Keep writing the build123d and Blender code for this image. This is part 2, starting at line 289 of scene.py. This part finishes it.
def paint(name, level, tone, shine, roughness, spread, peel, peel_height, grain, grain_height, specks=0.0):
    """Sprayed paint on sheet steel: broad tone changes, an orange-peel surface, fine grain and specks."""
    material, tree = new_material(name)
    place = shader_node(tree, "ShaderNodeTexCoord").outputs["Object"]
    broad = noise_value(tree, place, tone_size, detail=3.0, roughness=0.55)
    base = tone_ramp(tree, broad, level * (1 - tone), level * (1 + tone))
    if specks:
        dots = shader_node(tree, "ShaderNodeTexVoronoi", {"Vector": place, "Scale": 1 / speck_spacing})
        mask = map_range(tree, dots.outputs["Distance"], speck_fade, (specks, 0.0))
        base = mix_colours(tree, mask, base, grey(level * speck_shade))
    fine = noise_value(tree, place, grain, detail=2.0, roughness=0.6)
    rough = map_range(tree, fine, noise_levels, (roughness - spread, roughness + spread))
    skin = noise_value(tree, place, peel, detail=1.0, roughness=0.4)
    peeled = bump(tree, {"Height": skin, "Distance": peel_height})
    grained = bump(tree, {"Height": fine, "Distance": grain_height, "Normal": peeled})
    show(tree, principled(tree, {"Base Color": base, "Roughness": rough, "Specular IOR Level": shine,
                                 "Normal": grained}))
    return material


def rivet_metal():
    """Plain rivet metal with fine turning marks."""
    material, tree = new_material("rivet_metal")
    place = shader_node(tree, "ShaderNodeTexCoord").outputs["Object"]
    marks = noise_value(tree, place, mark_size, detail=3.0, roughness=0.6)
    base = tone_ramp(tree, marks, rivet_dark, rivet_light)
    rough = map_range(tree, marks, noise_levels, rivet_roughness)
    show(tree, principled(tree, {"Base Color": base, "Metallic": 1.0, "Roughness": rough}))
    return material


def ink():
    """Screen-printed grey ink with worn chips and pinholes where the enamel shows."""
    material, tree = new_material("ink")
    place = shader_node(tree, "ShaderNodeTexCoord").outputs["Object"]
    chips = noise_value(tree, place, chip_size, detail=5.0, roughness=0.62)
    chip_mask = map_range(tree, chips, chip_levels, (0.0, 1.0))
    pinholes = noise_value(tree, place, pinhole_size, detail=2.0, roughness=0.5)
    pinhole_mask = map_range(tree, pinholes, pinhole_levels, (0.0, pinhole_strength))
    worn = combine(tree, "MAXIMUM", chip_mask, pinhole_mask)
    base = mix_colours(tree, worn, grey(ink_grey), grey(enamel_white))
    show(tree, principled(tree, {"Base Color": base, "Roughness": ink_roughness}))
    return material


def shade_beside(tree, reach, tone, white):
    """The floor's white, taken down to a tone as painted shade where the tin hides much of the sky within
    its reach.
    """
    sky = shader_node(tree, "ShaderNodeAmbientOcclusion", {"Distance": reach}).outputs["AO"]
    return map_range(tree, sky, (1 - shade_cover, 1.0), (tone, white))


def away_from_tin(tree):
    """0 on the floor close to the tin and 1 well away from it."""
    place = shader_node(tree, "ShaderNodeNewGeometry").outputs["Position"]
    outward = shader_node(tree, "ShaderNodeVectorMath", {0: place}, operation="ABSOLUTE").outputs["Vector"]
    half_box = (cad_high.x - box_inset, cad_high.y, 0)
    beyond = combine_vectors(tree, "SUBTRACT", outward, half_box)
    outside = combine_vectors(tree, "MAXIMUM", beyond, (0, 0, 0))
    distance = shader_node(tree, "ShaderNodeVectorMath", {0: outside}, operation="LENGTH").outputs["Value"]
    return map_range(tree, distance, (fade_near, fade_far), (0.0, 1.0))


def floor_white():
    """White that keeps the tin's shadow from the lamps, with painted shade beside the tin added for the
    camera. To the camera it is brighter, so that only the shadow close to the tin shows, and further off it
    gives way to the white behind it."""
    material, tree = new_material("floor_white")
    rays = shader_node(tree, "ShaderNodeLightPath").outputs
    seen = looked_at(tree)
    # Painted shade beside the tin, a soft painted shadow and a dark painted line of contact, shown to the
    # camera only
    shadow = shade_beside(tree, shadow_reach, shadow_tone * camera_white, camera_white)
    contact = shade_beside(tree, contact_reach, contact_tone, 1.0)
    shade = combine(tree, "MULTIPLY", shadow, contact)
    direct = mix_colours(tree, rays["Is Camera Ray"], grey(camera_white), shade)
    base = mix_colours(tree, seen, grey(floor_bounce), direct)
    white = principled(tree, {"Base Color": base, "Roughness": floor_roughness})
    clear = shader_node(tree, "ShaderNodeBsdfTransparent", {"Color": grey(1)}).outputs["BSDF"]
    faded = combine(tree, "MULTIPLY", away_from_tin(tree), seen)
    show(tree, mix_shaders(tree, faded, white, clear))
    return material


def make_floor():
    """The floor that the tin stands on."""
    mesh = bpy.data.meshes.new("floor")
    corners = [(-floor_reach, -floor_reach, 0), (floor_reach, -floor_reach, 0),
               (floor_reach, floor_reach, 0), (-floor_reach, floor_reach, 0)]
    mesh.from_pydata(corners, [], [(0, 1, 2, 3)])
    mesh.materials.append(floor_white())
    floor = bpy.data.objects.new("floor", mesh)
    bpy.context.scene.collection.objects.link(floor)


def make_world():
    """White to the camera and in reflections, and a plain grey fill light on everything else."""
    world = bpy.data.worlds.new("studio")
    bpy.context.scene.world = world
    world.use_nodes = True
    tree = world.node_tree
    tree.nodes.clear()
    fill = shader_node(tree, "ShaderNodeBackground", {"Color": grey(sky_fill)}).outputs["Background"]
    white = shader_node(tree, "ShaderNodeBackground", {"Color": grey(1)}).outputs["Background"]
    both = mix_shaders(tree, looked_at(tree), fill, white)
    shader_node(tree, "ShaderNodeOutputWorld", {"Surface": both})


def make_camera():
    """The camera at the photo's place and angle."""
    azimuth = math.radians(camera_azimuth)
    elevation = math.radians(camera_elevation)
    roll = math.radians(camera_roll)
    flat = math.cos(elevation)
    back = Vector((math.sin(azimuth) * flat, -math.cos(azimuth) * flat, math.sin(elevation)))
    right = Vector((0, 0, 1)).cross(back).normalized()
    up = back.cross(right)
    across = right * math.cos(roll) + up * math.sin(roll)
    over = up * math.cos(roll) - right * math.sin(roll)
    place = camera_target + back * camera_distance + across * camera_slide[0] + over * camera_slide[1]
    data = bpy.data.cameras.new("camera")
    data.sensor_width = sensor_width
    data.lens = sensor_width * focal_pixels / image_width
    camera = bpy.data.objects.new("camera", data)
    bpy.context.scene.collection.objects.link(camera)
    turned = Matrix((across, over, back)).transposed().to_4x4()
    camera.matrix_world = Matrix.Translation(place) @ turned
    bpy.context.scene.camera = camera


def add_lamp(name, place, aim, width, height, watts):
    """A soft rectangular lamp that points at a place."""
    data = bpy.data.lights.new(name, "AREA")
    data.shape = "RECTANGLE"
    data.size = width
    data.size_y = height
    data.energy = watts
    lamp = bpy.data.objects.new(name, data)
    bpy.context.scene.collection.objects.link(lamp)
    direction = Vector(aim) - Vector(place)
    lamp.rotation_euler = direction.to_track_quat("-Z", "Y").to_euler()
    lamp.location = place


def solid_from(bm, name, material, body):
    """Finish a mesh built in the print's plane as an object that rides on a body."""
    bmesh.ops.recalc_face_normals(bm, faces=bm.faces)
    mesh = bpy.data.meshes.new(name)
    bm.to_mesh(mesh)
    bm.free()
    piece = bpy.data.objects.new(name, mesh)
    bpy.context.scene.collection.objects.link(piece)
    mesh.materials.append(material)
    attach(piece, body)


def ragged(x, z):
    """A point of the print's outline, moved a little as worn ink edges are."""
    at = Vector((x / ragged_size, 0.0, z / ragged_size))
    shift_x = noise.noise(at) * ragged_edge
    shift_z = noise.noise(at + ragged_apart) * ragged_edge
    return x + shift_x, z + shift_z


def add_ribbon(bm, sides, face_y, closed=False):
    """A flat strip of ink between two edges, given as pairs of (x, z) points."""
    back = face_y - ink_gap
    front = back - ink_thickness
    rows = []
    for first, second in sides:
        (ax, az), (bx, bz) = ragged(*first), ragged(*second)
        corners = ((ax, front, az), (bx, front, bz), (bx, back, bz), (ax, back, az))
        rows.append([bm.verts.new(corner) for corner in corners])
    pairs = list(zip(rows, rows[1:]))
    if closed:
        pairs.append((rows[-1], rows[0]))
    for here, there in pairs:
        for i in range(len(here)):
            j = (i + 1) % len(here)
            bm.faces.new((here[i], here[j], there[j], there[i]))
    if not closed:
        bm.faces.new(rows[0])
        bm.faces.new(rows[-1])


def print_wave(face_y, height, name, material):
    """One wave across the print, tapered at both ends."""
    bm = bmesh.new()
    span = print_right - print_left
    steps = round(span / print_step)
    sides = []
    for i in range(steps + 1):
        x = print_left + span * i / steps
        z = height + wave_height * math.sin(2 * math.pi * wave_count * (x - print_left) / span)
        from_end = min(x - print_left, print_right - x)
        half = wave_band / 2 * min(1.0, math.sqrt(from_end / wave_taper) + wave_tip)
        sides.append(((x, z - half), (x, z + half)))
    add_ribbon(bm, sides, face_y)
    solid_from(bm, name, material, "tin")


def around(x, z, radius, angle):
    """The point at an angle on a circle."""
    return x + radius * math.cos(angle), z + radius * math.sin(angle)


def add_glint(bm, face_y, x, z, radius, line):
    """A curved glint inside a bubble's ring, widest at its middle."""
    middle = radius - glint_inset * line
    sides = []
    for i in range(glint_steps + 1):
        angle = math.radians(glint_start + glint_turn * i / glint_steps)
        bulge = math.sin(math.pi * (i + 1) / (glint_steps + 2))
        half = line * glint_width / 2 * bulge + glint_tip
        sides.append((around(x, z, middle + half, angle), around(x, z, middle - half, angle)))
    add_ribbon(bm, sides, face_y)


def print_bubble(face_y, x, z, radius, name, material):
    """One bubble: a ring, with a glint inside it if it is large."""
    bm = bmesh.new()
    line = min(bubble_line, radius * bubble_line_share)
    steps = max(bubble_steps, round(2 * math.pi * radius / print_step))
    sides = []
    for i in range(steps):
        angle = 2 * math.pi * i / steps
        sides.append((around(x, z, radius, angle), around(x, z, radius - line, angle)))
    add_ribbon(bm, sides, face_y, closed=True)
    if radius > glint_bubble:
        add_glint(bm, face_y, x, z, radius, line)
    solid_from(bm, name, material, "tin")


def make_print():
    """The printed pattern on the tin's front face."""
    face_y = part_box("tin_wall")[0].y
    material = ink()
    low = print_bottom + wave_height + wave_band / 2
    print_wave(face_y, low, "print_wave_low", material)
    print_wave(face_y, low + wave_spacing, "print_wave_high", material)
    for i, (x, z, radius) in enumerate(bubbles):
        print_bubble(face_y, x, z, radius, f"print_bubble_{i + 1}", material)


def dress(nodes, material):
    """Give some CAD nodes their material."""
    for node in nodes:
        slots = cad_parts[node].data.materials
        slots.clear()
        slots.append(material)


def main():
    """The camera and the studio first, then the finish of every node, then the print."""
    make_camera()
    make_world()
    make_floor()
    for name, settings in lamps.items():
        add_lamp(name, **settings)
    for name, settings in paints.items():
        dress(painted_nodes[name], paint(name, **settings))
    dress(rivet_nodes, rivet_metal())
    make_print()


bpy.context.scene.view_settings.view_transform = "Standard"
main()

__Work to be completed__
Look above for the line that contains "attach(piece, body)". Starting there, transcribe every line exactly until you have copied the line that contains "return x + shift_x, z + shift_z".

__Exercise solution__
    attach(piece, body)


def ragged(x, z):
    """A point of the print's outline, moved a little as worn ink edges are."""
    at = Vector((x / ragged_size, 0.0, z / ragged_size))
    shift_x = noise.noise(at) * ragged_edge
    shift_z = noise.noise(at + ragged_apart) * ragged_edge
    return x + shift_x, z + shift_z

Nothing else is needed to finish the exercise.